During World War II, she participated in the British war relief effort[5] and was one of the two women to join the Air Transport Auxiliary.[1] After the war, Hofheimer learned mural painting from the prominent Mexican painter Diego Rivera.[5] She is remembered for having painted a 126-foot-long (38 m), 1,400-square-foot (130 m2) fresco representing aviation history at a hangar in Roosevelt Field, Long Island.,[1] which has since been relocated to the Vaughn College of Aeronautics and Technology in Queens, New York.[5]
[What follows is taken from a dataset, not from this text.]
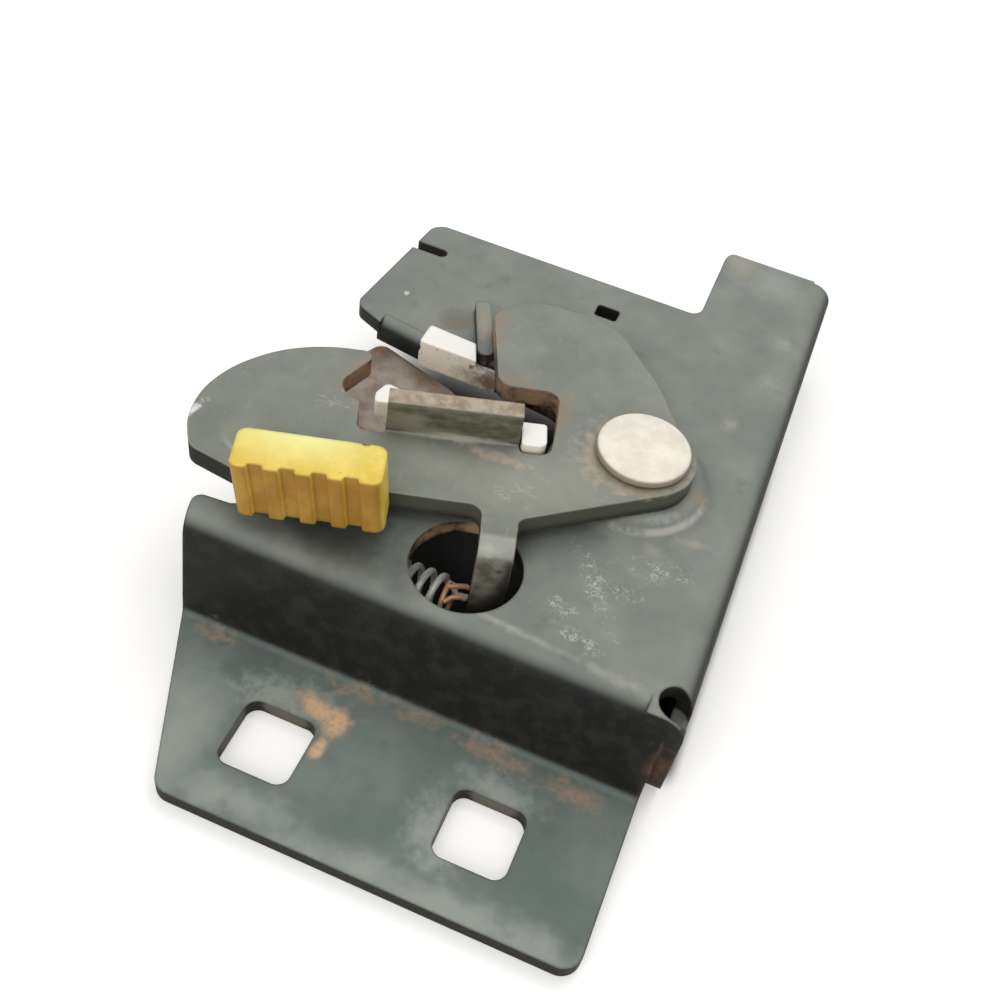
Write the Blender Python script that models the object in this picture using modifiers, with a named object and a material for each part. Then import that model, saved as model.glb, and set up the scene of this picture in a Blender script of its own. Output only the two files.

Hofheimer married a well-known race-pilot Peter Brooks in the 1930s. The couple had no children. She died on January 7, 1963 in Palm Beach, Florida at the age of 54.[1]

Awards

Along with the congressional gold medal, Hofheimer won several other awards and recognitions, including membership of the French national association of Croix de Guerre for her service in the French red cross, Medaille de la Reconnaissance Francaise, was made a Chavalier de la Croix de Lorraine, and received the King George VI medal in Great Britain.[6]

She was inducted into the New Jersey Aviation Hall of Fame in 2010.[5]